Fünf für den Élysée

Paris · Zwei Monate vor Frankreichs Präsidentenwahlen klärt sich das Kandidatenfeld. An der Spitze liegt Le Pen.

Paris "Rolling" nennt das Meinungsforschungsinstitut Ifop seine täglichen Umfragen zur französischen Präsidentenwahl. Seit Monaten zeigen die bunten Kurven eine Konstante: Marine Le Pen. Während ihre Konkurrenten mal nach oben und mal nach unten abweichen, liegt die Chefin des Front National (FN) unerschütterlich mit rund 26 Prozent in der ersten Wahlrunde an der Spitze. "Marine Le Pen ist die wahrscheinlichste Kandidatin für die Stichwahl", sagt der stellvertretende Ifop-Generaldirektor Frédéric Dabi. Um Platz zwei streiten sich der unabhängige Kandidat Emmanuel Macron und der Konservative François Fillon, die dann die Stichwahl gegen die 48-jährige Rechtspopulistin gewinnen dürften.

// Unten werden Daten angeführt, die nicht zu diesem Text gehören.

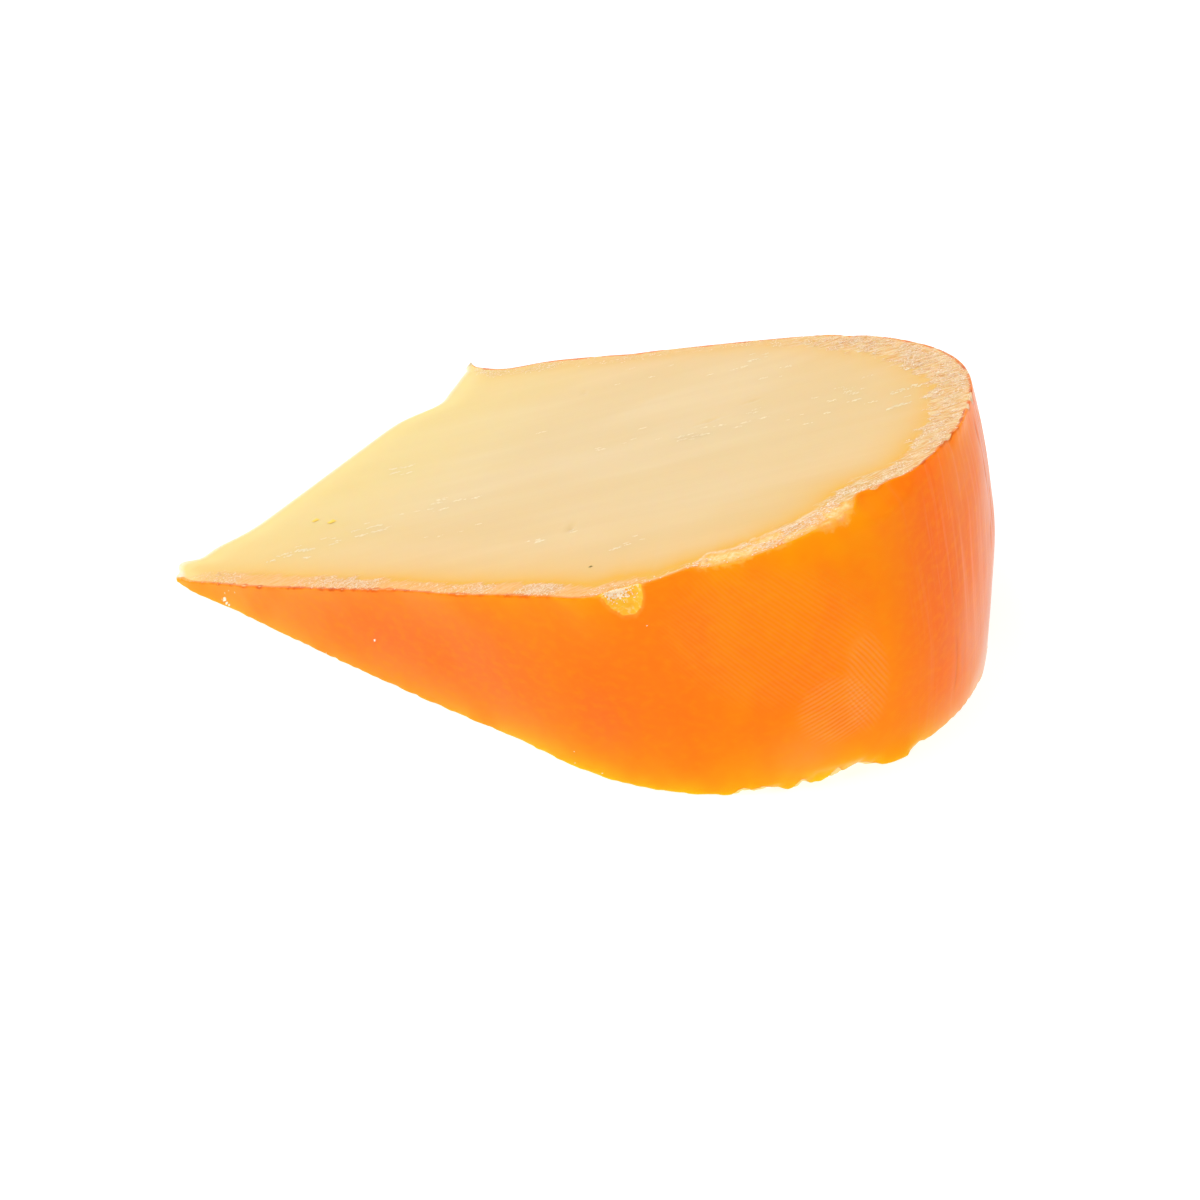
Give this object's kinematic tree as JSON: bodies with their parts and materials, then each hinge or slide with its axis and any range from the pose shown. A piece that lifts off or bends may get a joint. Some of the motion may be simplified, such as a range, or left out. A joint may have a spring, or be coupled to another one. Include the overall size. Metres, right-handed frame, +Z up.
{
  "type": "cheese wedge",
  "caption": "Wedge cut from a round wheel of semi-hard cheese with an orange coat, lying on its lower cut face.",
  "frame": {"origin": "centre of the bounding box's bottom: the point on the surface that the wedge lies on, under its middle", "axes": "+X from the thin edge towards the round rim, +Y along the wheel's axis, +Z up, away from the lower cut face"},
  "size_m": [0.1444, 0.1, 0.0503],
  "materials": {
    "cheese": "satin"
  },
  "bodies": {
    "root": {"cheese_wedge": "cheese"}
  },
  "joints": []
}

Die potenziellen Wähler Le Pens sind aber deutlich sicherer in ihrer Entscheidung als beispielsweise die Wähler von Macron. Ihrer Zustimmung kann auch die Affäre um eine mögliche Scheinbeschäftigung nichts anhaben. Die Europaabgeordnete soll ihre Büroleiterin und ihren Leibwächter aus der EU-Parlamentskasse als Assistenten bezahlt haben, obwohl sie für den FN tätig waren. Von der Justiz will sich die Anwältin dazu erst nach den Parlamentswahlen im Juni befragen lassen. "Die Franzosen können genau zwischen echten Affären und politischen Intrigen unterscheiden", giftete sie.
Die "echte Affäre" war eine Anspielung auf Fillon, der nach seinem Sieg bei den Vorwahlen schon wie der nächste Präsident Frankreichs ausgesehen hatte, bis ebenfalls Vorwürfe der Scheinbeschäftigung seinen Höhenflug stoppten. Fillon stellte seine Frau Penelope und zwei seiner Kinder als Parlamentsassistenten an, und die Justiz muss nun klären, ob die Familie tatsächlich für ihn arbeitete. In jedem Fall erschütterte "Penelopegate" die Glaubwürdigkeit des selbst erklärten Saubermanns, der in Umfragen unter die 20-Prozent-Marke fiel. Ein weiterer Schlag für Fillon war die Entscheidung des beliebten Zentrumspolitikers François Bayrou, Macrons Kandidatur zu unterstützen. Damit fällt Bayrou nämlich als Konkurrent aus, der Macron wichtige Stimmen wegnehmen könnte. "Das zeigt den Aufstieg einer Kraft der Mitte, die fähig ist, die Wahlen zu gewinnen," kommentierte der sozialistische Abgeordnete Christophe Careche in der Zeitung Le Figaro die neue Allianz. Das traditionelle Zwei-Parteien-System aus Sozialisten und Konservativen, das jahrzehntelang in Frankreich galt, ist damit endgültig passé.
Macron, der sich als "weder rechts noch links versteht", brachte die Unterstützung Bayrous prompt zwei Prozentpunkte in den Umfragen dazu. Damit machte der Jungstar den Knick wieder gut, den seine Werte nach den Äußerungen über die französische Kolonialherrschaft verzeichnet hatten. "Das war ein Verbrechen gegen die Menschlichkeit", hatte der 39-Jährige vorige Woche in Algerien gesagt und damit einen Sturm der Entrüstung von Politikern der Konservativen und des FN geerntet. Nächste Woche will der Jungstar sein Programm vorstellen und damit Zweifel an seiner Ernsthaftigkeit ausräumen.
Der Ex-Wirtschaftsminister profitiert schon jetzt von der Schwäche der regierenden Sozialisten, die mit Benoît Hamon einen Linksaußen ins Rennen schicken. Der frühere Bildungsminister, dem sich Grünen-Kandidat Yannick Jadot anschloss, liegt in Umfragen nur bei gut 13 Prozent und damit fast auf einer Ebene mit dem Linkspopulisten Jean-Luc Mélenchon. Damit dürften fünf Kräfte um den Einzug in den Élysée kämpfen: FN, Konservative, Zentrum, Linke und Linksradikale. Der Fernsehsender TF1 trug der Entwicklung bereits Rechnung und lud nur fünf Kandidaten zur ersten Fernsehdebatte ein.